Later that same week, the New York State Department of Education (NYS DOE) identified 34 schools citywide that are facing potential closure.

The NYS DOE stated that these schools have four options: They can be turned around by replacing the principal and half of the staff, transformed by rewarding staff that boost student achievement, become charter schools or simply shut down.

Unfortunately, three Queens schools are out of options. The PEP voted 9-4 in favor of closing Beach Channel High School in Rockaway Park, Jamaica High School and Business, Computer Applications & Entrepreneurship High School in Cambria Heights.

School supporters complained that eight of the 13 panel members were appointed by Mayor Michael Bloomberg, which means they can be removed from the panel at his behest.

According to a statement, Mayor Bloomberg expressed regret that the schools were not performing up to city standards.

“I’ve listened to the arguments carefully and I appreciate the traditions of these schools, but we cannot continue to send our children to schools that have failed them for years,” said Bloomberg. “They deserve better.”

Some on the other side of the argument believe that they deserved better when it came to the public hearings. United Federation of Teachers’ Queens Representative James Vasquez said that school supporters felt they were not shown the proper respect from the voting panel.

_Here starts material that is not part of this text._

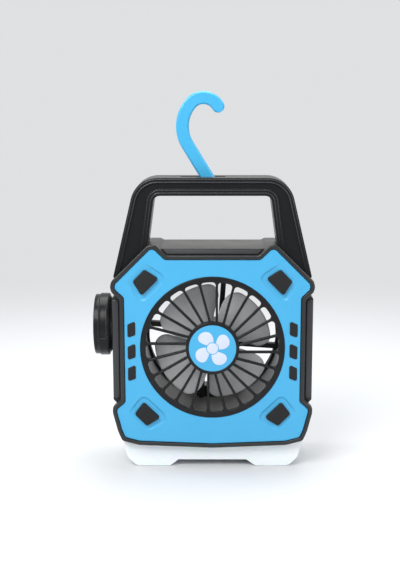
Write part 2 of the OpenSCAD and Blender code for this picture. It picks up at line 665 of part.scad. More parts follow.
// sunk band between the outer rim and the rib round the grip
module band_shape() difference() {
  polygon(concat([[leg_x(leg_low - 14) - 4.8, leg_low - 14]],
    corner([leg_x(leg_low) - 4.8, leg_low], [handle_half - 3.6, handle_top - 4.6],
      [-handle_half, handle_top - 4.6], handle_round - 4.6, 12),
    corner([handle_half, handle_top - 4.6], [-handle_half + 3.6, handle_top - 4.6],
      [-leg_x(leg_low) + 4.8, leg_low], handle_round - 4.6, 12),
    [[-leg_x(leg_low - 14) + 4.8, leg_low - 14]]));
  polygon(concat([[grip_x(leg_low - 34) + 6.5, leg_low - 34]],
    corner([grip_x(foot_z) + 6.5, foot_z], [grip_half + 5.6, grip_top + 6.4],
      [-grip_half, grip_top + 6.4], 11, 5),
    corner([grip_half, grip_top + 6.4], [-grip_half - 5.6, grip_top + 6.4],
      [-grip_x(foot_z) - 6.5, foot_z], 11, 5),
    [[-grip_x(leg_low - 34) - 6.5, leg_low - 34]]));
}
hollow_low = foot_z + 3.1;
hollow_high = grip_top - 12.7;
boss_z = (hollow_low + hollow_high) / 2;
leg_hollow = [[grip_x(hollow_low) + 3, hollow_low], [leg_x(hollow_low) - 3, hollow_low],
  [leg_x(hollow_high) - 3, hollow_high], [grip_x(hollow_high) + 3, hollow_high]];
handle_bosses = [[(grip_x(boss_z) + leg_x(boss_z)) / 2, boss_z], [grip_half - 8.5, pin_z]];
module handle_half_shell(d0, d1, face0, face1, in0, in1) color(black) difference() {
  slab(d0, d1) handle_shape();
  slab(face0, face1) band_shape();
  both() slab(in0, in1) difference() {
    polygon(rounded(leg_hollow, 3));
    translate(handle_bosses[0]) circle(4.4);
  }
  // slot and pin bore of the hook
  slab(handle_mid - hook_thick / 2 - slot_gap, handle_mid + hook_thick / 2 + slot_gap) hook_slot();
  slab(handle_mid - 12, handle_mid + 12) translate([0, pin_z]) circle(pin_r + fit);
  both() for (p = handle_bosses) {
    slab(handle_d + 5, handle_back + 1) translate(p) circle(screw_r + fit);
    slab(handle_back - band_sink - 4, handle_back + 1) translate(p) circle(screw_head_r + fit);
  }
  both() for (d = leg_screw_ds) leg_line(d) translate([0, 0, -1]) cylinder(r = screw_r + fit, h = 12);
}
leg_screw_ds = [handle_d + 8, handle_back - 8];
// a point beside the shank when it leans to angle a, on the side given, long from the pin
function slot_edge(a, side, long) =
  (hook_w / 2 + 0.25) * [cos(a + side), sin(a + side)] + long * [cos(a), sin(a)];
// room for the swinging hook: the eye's circle and a fan-shaped mouth, open at the top
module hook_slot() {
  translate([0, pin_z]) circle(hook_w / 2 + 0.4);
  translate([0, pin_z]) polygon([slot_edge(shank_a + swing_left, 90, 0),
    slot_edge(shank_a + swing_left, 90, 4.3 * handle_bar),
    slot_edge(shank_a - swing_right, -90, 1.9 * handle_bar), slot_edge(shank_a - swing_right, -90, 0)]);
}
module handle_front() handle_half_shell(handle_d, handle_mid, handle_d - 1, handle_d + band_sink,
  handle_d + 4.6, handle_mid + 1);
module handle_rear() handle_half_shell(handle_mid, handle_back, handle_back - band_sink, handle_back + 1,
  handle_mid - 1, handle_back - 4.6);
module handle_screws() color(steel) both() for (p = handle_bosses)
  cross_screw(p.x, p.y, handle_back - band_sink - 2, screw_r, screw_head_r, 22);
module leg_screws() color(steel) both() for (d = leg_screw_ds) leg_line(d) {
  translate([0, 0, -4.5 - 1.8]) cylinder(r = screw_head_r, h = 1.8);
  translate([0, 0, -4.5]) cylinder(r = screw_r, h = 14);
}
module hook_pin() color(steel) slab(handle_mid - 11.8, handle_mid + 11.8) translate([0, pin_z]) circle(pin_r);
// the band: arc over the branch, wider arc down the back, straight shank tangent to it, eye on the pin
arc_c = [-hook_x, hook_z];
back_c = arc_c + (hook_r - back_r) * [cos(hook_turn), sin(hook_turn)];
hook_far = norm(back_c - [0, pin_z]);
shank_long = sqrt(hook_far * hook_far - back_r * back_r);
shank_a = atan2(back_c.y - pin_z, back_c.x) + asin(back_r / hook_far);
// points on a circle round c from angle a0 to a1, the first left out
function round_pts(c, r, a0, a1, n) =
  [for (i = [1:n]) c + r * [cos(a0 + (a1 - a0) * i / n), sin(a0 + (a1 - a0) * i / n)]];
tip_c = arc_c + hook_r * [cos(hook_tip), sin(hook_tip)];
hook_outline = let (h = hook_w / 2, down = shank_a + 90) concat(
  round_pts(arc_c, hook_r + h, hook_tip, hook_turn, 16),
  round_pts(back_c, back_r + h, hook_turn, down, 10),
  [[0, pin_z] + h * [cos(down), sin(down)]],
  round_pts([0, pin_z], h, down, down + 180, 16),
  [back_c + (back_r - h) * [cos(down), sin(down)]],
  round_pts(back_c, back_r - h, down, hook_turn, 10),
  round_pts(arc_c, hook_r - h, hook_turn, hook_tip, 14),
  round_pts(tip_c, h, hook_tip + 180, hook_tip + 360, 14));
module hook() color(blue) difference() {
  slab(handle_mid - hook_thick / 2, handle_mid + hook_thick / 2) polygon(hook_outline);
  slab(handle_mid - hook_thick, handle_mid + hook_thick) translate([0, pin_z]) circle(pin_r + pin_gap);
}

// ---- torch on the left side
module torch_ring(t0, t1, r0, r1) difference() { torch_cyl(r1, t0, t1); torch_cyl(r0, t0 - 1, t1 + 1); }
head_end = neck_long + head_long;
module torch_housing() color(black) difference() {
  union() { torch_cyl(neck_r, 0, neck_long); torch_cyl(torch_r, neck_long, head_end); }
  torch_cyl(neck_r - 3, 2, neck_long + 2);
  torch_cyl(torch_r - 3, neck_long + 1.6, head_end + 1);
  torch_cyl(3, -1, 3);
  // finger recesses round the head
  for (k = [0:3]) translate([-bar_half - head_end - 0.1, torch_d - body_mid, torch_z]) rotate([0, 90, 0])
    rotate(k * 90 + 58) rotate_extrude(angle = 64) translate([torch_r - 0.9, 0]) square([3, head_long - 2.9]);
}
module torch_board() color([0.1, 0.35, 0.2]) torch_ring(2, 3.4, 2.2, neck_r - 3 - fit);
module torch_led() color([0.95, 0.9, 0.6]) { torch_cyl(3.4, 3.4, 4.6); torch_cyl(2.4, 4.6, 6); }
module torch_reflector() color(steel) translate([-bar_half, torch_d - body_mid, torch_z]) rotate([0, -90, 0])
  rotate_extrude() polygon([[3.8, 3.4], [5.6, 3.4], [8, head_end - 8.3], [14, head_end - 6.5],
    [20, head_end - 4], [neck_r, head_end - 1.6], [torch_r - 3 - fit, head_end - 1.6],
    [torch_r - 3 - fit, head_end], [neck_r - 0.8, head_end], [19, head_end - 3],
    [13, head_end - 5.5], [7.2, head_end - 7.1], [3.8, 4.8]]);
module torch_lens() color([0.85, 0.9, 0.95]) torch_cyl(torch_r - 3.2, head_end, head_end + 1.8);
module torch_bezel() color(black) {
  torch_ring(head_end, head_end + 1.8, torch_r - 3, torch_r - 1);
  torch_ring(head_end + 1.8, head_end + bezel_long, torch_r - 5.4, torch_r - 1);
}

// ---- lantern base
// half the base's width at the height z, on its slanting side; the outline runs on far above the top
function base_x(z) = base_half_low + (z - 8) * base_draft / (base_high - 8);
function base_outer(g, high) = let(up = high + 20)
  rounded([[base_half_low - 8.5, g], [base_half_low - g, 8], [base_x(up) - g, up],
    [-base_x(up) + g, up], [-base_half_low + g, 8], [-base_half_low + 8.5, g]], 7, 3);
arch_end = arch_slant / arch_high;
module arch(g) polygon([[arch_slant - arch_half - g, arch_high + g], [-arch_half - arch_end - g, -1],
  [arch_half + arch_end + g, -1], [arch_half - arch_slant + g, arch_high + g]]);
arch_back_d = base_back_d - 20;
module lantern_diffuser() color(white) difference() {
  slab(base_d, base_back_d) intersection() {
      polygon(base_outer(0, base_high));
      translate([-body_half, -1]) square([2 * body_half, base_high + 1]);
    }
  slab(base_d - 1, arch_back_d) arch(0);
  difference() {
    slab(base_d + base_wall, base_back_d - base_wall) polygon(base_outer(base_wall, base_high + 5));
    slab(base_d, arch_back_d + base_wall) arch(base_wall);
    base_corners() translate([0, 0, -1]) cylinder(r = 4.6, h = base_high + 10);
  }
  base_corners() translate([0, 0, -1]) {
    cylinder(r = screw_r + fit, h = base_high + 10);
    cylinder(r = screw_head_r + 0.3, h = 6);
  }
}
module base_corners() both() for (d = base_screw_ds) translate([base_screw_x, d - body_mid, 0]) children();
module base_screws() color(steel) base_corners() translate([0, 0, 3.2]) difference() {
  union() { cylinder(r = screw_head_r, h = 1.8); cylinder(r = screw_r, h = base_high + wall - 3.2 + 0.8); }
  for (a = [45, 135]) rotate(a) cube([screw_head_r * 1.2, screw_head_r * 0.28, 2], center = true);
}
module lantern_board() color([0.9, 0.92, 0.9]) difference() {
  block(-base_screw_x - 9.5, base_screw_x + 9.5, base_d + 5.6, base_back_d - 6, base_high - 1.6, base_high);
  base_corners() translate([0, 0, base_high - 5]) cylinder(r = 5, h = 10);
  translate([0, wire_d - body_mid, base_high - 5]) cylinder(r = 3, h = 10);
}
led_step = (base_screw_x - 11.5) / 3;
module lantern_leds() color([0.95, 0.9, 0.6]) for (k = [-3:3]) for (d = [base_d + 11.6, base_back_d - 20])
  block(k * led_step - 1.8, k * led_step + 1.8, d - 1.4, d + 1.4, base_high - 2.5, base_high - 1.6);

// ---- battery, door and controls
module battery_holder() color(black) difference() {
  block(-holder_half, holder_half, holder_d, plate_front - fit, bay_low, cell_z + 3);
  for (d = [cell_front_d, cell_back_d]) {
    translate([-holder_half + 1.5, d - body_mid, cell_z]) rotate([0, 90, 0])
      cylinder(r = cell_radius + 0.1, h = 2 * holder_half - 3);
    block(-holder_half + 1.5, holder_half - 1.5, d - cell_radius - 0.1, d + cell_radius + 0.1,
      cell_z, cell_z + cell_radius);
  }
}
module battery_cells() color([0.3, 0.5, 0.35]) for (s = [-1, 1]) for (d = [cell_front_d, cell_back_d])
  translate([s * (cell_long / 2 + 1.2), d - body_mid, cell_z]) rotate([0, 90, 0]) {
    cylinder(r = cell_radius, h = cell_long, center = true);
    translate([0, 0, -s * (cell_long / 2 + 0.5)]) cylinder(r = 3, h = 1, center = true);
  }
module battery_contacts() color(steel) both() for (d = [cell_front_d, cell_back_d]) {
  block(holder_half - 2, holder_half - 1.5, d - 5, d + 5, cell_z - 5, cell_z + 5);
  translate([cell_long + 1.2, d - body_mid, cell_z]) rotate([0, 90, 0])
    cylinder(r1 = 2.4, r2 = 4.6, h = spring_long);
}
module battery_door() color(black) difference() {
  union() {
    block(-door_half, door_half, plate_front, body_depth, door_low, door_high);
    // three ribs to push with
    for (z = [-3:3:3]) block(-14, 14, body_depth, body_depth + 0.6, cell_z + z - 0.7, cell_z + z + 0.7);
  }
  both() slab(plate_front - 1, body_depth + 1) translate([door_x, cell_z]) circle(1.2 + fit);
}
module door_screws() color(steel) both() cross_screw(door_x, cell_z, body_depth + 1.2, 1.2, 2.2, 7, 1.2);

module control_board() color([0.1, 0.35, 0.2]) {
  block(-button_x - 20, button_x + 20, back_in - 7.5, back_in - 5.9, control_z - 5, vent_low - 2);
  for (x = [-button_x, button_x])
    block(x - 3, x + 3, back_in - 5.9, back_in - 2.9, control_z - 3, control_z + 3);
}
module charge_socket() color(steel) difference() {
  slab(back_in - 5.9, plate_front - 0.2) polygon(rounded(socket_pts(0), 1.5, 3));
  slab(back_in - 4, body_depth) polygon(rounded(socket_pts(-0.4), 1.1, 3));
}
module push_button(x) color(black) {
  slab(back_in - 0.1, body_depth + button_out) translate([x, control_z]) circle(button_r);
  slab(back_in - 1.3, back_in - 0.1) translate([x, control_z]) circle(button_r + 0.9);
}
module fan_button() push_button(-button_x);
module light_button() push_button(button_x);
module port_cover() color(black) {
  block(-flap_half, flap_half, flap_d - flap_pin_r, flap_d + flap_pin_r, flap_z, flap_top);
  translate([-flap_half - 1.1, flap_d - body_mid, flap_z]) rotate([0, 90, 0])
    cylinder(r = flap_pin_r, h = 2 * flap_half + 2.2, $fn = 24);
}

front_frame();
front_panel();
corner_pads();
side_pads();
grille();
hub_badge();
badge_symbol();
mid_housing();
rear_cover();
frame_screws();
housing_screws();
impeller();
motor_shaft();
shaft_collar();
motor_rotor();
motor_can();
motor_magnets();
motor_end_cap();
motor_bushes();
motor_mount();
motor_screws();
handle_front();
handle_rear();
handle_screws();
leg_screws();
hook_pin();
hook();
torch_housing();
torch_board();
torch_led();
torch_reflector();
torch_lens();
torch_bezel();
lantern_diffuser();
lantern_board();
lantern_leds();
base_screws();
battery_holder();
battery_cells();
battery_contacts();
battery_door();
door_screws();
control_board();
charge_socket();
fan_button();
light_button();
port_cover();
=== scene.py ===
"""Portable camping fan, dressed for rendering.

Millimetres are used for every shape here, with X to the right and Z up as seen from the front and
d the depth behind the bumper frame's front plane; put_in() turns them into Blender's metres.
"""
import math

import bmesh
import bpy
import numpy as np
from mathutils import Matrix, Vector


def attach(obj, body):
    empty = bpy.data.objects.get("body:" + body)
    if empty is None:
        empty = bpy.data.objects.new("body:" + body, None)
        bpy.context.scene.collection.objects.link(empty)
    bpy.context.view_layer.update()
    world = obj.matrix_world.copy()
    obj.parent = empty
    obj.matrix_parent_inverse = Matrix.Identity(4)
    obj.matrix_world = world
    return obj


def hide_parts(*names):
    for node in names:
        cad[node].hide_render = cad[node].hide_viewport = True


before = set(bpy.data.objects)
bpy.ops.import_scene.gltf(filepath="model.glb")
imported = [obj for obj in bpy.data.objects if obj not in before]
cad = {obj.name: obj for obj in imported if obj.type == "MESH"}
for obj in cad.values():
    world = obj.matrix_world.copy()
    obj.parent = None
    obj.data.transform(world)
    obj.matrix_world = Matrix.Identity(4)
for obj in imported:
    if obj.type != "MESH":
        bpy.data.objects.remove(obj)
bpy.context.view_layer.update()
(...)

“Besides feeling exhausted, we feel deflated,” said Vasquez. “We spent all that time speaking and no matter what we said it did not faze them whatsoever. They never spoke to the substance of what people were saying.”

Alleging that the city did not conduct a proper analysis on how the school closing would affect the more than 13,000 displaced students, the teacher’s union, joined by the

NAACP, filed a lawsuit against the city on Monday, February 1.

Schools Chancellor Joel Klein, who received a raucous booing throughout the night, said through a statement that the closing of these underperforming schools will allow the city to create better opportunities for city children.

“When we know we can do better for students, we must,” said Klein through a statement. “The vote today will pave the way for us to build on the remarkable progress we’ve made and continue to best prepare students for the next phase of their lives.”

Principal John Ficalora of Newtown High School, one of the 34 city schools that received a warning from the NYS DOE, said that he is hopeful Newtown can avoid closure.

“Students, staff and parents are hopeful the school will not be closed and another option will be found,” said Ficalora.

The other Queens schools on the watch list are Richmond Hill High School, Grover Cleveland High School in Ridgewood, Queens Vocational-Technical High School in Long Island City, Flushing High School, August Martin High School in Jamaica, John Adams High School in Ozone Park and Long Island City High School.